▶

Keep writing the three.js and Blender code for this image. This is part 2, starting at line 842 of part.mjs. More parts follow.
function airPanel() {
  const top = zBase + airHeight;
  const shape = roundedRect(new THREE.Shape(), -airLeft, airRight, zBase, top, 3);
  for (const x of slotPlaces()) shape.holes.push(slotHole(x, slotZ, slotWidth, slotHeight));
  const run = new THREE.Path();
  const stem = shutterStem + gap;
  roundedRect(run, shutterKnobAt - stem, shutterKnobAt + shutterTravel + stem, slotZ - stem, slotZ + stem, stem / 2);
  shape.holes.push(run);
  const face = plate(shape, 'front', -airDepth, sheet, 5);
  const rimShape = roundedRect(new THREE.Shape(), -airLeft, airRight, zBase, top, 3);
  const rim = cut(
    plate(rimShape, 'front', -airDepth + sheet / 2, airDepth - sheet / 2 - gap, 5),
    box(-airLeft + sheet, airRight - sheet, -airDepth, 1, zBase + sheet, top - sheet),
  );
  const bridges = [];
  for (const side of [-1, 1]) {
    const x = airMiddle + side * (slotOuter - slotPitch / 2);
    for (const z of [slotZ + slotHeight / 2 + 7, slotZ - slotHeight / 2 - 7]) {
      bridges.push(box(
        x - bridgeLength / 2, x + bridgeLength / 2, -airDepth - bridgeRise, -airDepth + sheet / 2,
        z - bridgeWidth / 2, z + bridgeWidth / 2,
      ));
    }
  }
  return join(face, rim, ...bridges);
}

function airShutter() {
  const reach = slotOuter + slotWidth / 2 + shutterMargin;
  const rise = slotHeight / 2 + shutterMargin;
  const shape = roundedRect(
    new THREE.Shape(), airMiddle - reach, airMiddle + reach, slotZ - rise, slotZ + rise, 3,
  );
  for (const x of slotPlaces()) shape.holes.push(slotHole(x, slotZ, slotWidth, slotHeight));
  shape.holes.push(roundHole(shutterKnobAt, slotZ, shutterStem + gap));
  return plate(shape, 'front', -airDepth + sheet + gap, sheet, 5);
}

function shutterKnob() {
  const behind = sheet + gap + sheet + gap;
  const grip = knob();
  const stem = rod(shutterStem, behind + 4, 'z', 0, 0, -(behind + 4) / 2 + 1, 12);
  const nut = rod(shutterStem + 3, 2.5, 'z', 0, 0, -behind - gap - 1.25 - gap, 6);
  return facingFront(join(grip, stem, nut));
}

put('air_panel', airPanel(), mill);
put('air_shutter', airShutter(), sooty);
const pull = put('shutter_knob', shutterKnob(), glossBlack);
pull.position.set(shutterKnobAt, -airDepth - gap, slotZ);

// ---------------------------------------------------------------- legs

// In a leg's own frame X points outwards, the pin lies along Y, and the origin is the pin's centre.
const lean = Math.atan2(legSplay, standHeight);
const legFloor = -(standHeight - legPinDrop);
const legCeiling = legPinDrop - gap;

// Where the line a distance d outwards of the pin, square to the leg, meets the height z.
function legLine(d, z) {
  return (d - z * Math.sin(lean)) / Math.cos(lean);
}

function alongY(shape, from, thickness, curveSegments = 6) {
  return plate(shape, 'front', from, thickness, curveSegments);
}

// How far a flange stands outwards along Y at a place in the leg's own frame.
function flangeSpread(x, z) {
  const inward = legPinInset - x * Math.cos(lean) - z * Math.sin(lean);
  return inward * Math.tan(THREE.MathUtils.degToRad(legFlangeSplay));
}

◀

# GOAL:
Extract all lines as given.

# EXPECTED OUTPUT:
Keep writing the three.js and Blender code for this image. This is part 2, starting at line 842 of part.mjs. More parts follow.
function airPanel() {
  const top = zBase + airHeight;
  const shape = roundedRect(new THREE.Shape(), -airLeft, airRight, zBase, top, 3);
  for (const x of slotPlaces()) shape.holes.push(slotHole(x, slotZ, slotWidth, slotHeight));
  const run = new THREE.Path();
  const stem = shutterStem + gap;
  roundedRect(run, shutterKnobAt - stem, shutterKnobAt + shutterTravel + stem, slotZ - stem, slotZ + stem, stem / 2);
  shape.holes.push(run);
  const face = plate(shape, 'front', -airDepth, sheet, 5);
  const rimShape = roundedRect(new THREE.Shape(), -airLeft, airRight, zBase, top, 3);
  const rim = cut(
    plate(rimShape, 'front', -airDepth + sheet / 2, airDepth - sheet / 2 - gap, 5),
    box(-airLeft + sheet, airRight - sheet, -airDepth, 1, zBase + sheet, top - sheet),
  );
  const bridges = [];
  for (const side of [-1, 1]) {
    const x = airMiddle + side * (slotOuter - slotPitch / 2);
    for (const z of [slotZ + slotHeight / 2 + 7, slotZ - slotHeight / 2 - 7]) {
      bridges.push(box(
        x - bridgeLength / 2, x + bridgeLength / 2, -airDepth - bridgeRise, -airDepth + sheet / 2,
        z - bridgeWidth / 2, z + bridgeWidth / 2,
      ));
    }
  }
  return join(face, rim, ...bridges);
}

function airShutter() {
  const reach = slotOuter + slotWidth / 2 + shutterMargin;
  const rise = slotHeight / 2 + shutterMargin;
  const shape = roundedRect(
    new THREE.Shape(), airMiddle - reach, airMiddle + reach, slotZ - rise, slotZ + rise, 3,
  );
  for (const x of slotPlaces()) shape.holes.push(slotHole(x, slotZ, slotWidth, slotHeight));
  shape.holes.push(roundHole(shutterKnobAt, slotZ, shutterStem + gap));
  return plate(shape, 'front', -airDepth + sheet + gap, sheet, 5);
}

function shutterKnob() {
  const behind = sheet + gap + sheet + gap;
  const grip = knob();
  const stem = rod(shutterStem, behind + 4, 'z', 0, 0, -(behind + 4) / 2 + 1, 12);
  const nut = rod(shutterStem + 3, 2.5, 'z', 0, 0, -behind - gap - 1.25 - gap, 6);
  return facingFront(join(grip, stem, nut));
}

put('air_panel', airPanel(), mill);
put('air_shutter', airShutter(), sooty);
const pull = put('shutter_knob', shutterKnob(), glossBlack);
pull.position.set(shutterKnobAt, -airDepth - gap, slotZ);

// ---------------------------------------------------------------- legs

// In a leg's own frame X points outwards, the pin lies along Y, and the origin is the pin's centre.
const lean = Math.atan2(legSplay, standHeight);
const legFloor = -(standHeight - legPinDrop);
const legCeiling = legPinDrop - gap;

// Where the line a distance d outwards of the pin, square to the leg, meets the height z.
function legLine(d, z) {
  return (d - z * Math.sin(lean)) / Math.cos(lean);
}

function alongY(shape, from, thickness, curveSegments = 6) {
  return plate(shape, 'front', from, thickness, curveSegments);
}

// How far a flange stands outwards along Y at a place in the leg's own frame.
function flangeSpread(x, z) {
  const inward = legPinInset - x * Math.cos(lean) - z * Math.sin(lean);
  return inward * Math.tan(THREE.MathUtils.degToRad(legFlangeSplay));
}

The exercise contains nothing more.